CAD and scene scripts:
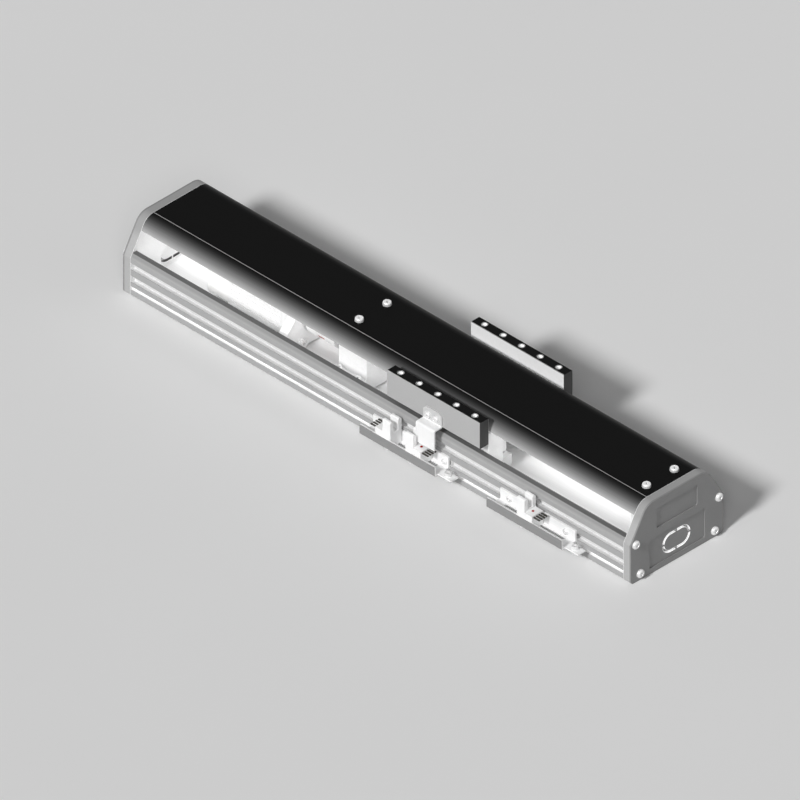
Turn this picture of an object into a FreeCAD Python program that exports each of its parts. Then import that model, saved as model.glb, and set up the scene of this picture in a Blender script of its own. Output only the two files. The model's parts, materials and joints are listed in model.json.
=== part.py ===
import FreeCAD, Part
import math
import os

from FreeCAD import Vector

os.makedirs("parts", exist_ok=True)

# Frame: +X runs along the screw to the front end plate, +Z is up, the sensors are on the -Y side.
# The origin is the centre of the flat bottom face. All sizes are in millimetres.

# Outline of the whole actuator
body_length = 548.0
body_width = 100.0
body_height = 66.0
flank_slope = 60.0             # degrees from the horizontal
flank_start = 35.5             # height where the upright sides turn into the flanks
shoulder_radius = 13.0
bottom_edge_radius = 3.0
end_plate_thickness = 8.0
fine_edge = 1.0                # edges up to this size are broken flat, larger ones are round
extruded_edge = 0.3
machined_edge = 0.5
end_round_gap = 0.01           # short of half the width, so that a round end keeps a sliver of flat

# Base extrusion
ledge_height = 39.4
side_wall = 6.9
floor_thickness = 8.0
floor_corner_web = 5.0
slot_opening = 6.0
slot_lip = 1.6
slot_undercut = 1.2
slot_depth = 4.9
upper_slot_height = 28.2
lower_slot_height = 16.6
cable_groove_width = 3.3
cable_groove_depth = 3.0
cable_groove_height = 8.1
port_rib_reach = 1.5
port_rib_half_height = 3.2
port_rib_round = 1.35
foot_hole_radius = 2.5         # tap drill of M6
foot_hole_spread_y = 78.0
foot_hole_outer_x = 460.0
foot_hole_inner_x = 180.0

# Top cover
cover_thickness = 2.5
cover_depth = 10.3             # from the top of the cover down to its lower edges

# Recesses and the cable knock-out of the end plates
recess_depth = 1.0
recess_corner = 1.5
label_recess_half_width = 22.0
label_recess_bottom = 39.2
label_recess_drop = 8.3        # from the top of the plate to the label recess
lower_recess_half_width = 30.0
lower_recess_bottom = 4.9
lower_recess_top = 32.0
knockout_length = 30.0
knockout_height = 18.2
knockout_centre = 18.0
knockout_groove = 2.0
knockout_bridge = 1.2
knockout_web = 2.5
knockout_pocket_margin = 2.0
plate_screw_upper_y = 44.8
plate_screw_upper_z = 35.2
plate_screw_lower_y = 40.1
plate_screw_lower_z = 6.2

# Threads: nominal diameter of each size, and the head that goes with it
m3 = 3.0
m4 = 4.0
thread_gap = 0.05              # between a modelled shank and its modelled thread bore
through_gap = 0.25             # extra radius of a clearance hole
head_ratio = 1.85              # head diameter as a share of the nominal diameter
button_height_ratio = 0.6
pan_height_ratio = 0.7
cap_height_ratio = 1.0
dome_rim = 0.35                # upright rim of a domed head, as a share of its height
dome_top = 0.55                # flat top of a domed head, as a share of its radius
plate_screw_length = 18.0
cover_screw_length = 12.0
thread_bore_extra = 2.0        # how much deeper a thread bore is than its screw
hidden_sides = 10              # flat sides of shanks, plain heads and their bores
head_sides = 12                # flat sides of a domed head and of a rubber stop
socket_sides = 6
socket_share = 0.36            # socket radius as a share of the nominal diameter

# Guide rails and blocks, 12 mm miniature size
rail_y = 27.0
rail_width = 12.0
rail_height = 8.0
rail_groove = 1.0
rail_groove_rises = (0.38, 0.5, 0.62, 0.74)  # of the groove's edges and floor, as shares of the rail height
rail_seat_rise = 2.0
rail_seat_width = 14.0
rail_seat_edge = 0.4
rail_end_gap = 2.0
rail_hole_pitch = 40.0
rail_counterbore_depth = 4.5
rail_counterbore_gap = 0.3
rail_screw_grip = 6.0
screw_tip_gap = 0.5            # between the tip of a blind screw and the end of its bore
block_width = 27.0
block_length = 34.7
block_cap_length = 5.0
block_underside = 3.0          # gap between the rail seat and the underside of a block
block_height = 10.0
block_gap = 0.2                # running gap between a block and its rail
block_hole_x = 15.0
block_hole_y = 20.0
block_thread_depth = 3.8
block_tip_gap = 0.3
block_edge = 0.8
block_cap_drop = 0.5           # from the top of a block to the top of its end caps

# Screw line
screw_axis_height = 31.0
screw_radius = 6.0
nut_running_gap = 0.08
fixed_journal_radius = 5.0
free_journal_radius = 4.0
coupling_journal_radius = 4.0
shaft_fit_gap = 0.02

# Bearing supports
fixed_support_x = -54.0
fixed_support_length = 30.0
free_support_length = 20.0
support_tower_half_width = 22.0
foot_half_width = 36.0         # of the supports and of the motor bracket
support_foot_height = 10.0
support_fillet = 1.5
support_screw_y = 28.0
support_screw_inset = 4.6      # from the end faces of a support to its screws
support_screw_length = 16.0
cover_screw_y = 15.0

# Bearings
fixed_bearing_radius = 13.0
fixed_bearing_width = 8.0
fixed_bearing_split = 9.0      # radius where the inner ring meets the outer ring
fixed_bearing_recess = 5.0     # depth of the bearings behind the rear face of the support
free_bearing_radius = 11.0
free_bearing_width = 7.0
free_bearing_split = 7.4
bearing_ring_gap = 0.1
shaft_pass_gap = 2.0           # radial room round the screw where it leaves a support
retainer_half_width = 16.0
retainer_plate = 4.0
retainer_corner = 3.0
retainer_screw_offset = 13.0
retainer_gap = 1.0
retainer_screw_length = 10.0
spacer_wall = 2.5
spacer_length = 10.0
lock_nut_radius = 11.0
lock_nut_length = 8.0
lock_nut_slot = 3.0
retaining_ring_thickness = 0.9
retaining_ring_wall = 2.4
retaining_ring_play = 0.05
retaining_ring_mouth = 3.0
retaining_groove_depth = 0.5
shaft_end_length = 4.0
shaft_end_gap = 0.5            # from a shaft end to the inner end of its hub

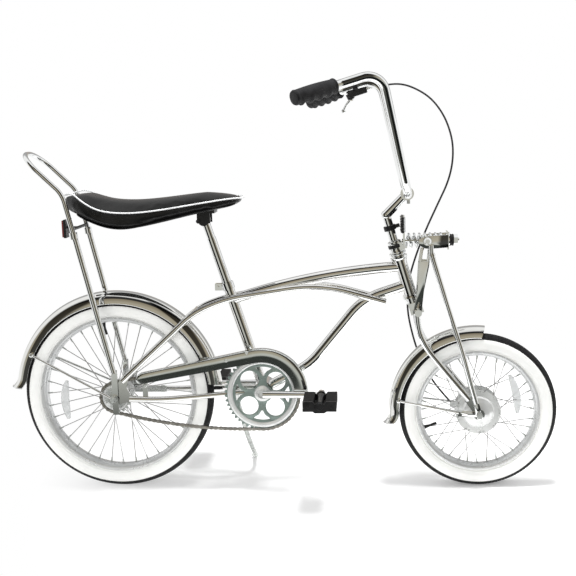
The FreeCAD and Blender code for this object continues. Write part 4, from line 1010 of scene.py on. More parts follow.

**WHAT TO WORK ON**
Count the lines in the entries that hold the word "FreeCAD", and give nothing but the total.

**SOLUTION FOR THIS PROBLEM**
4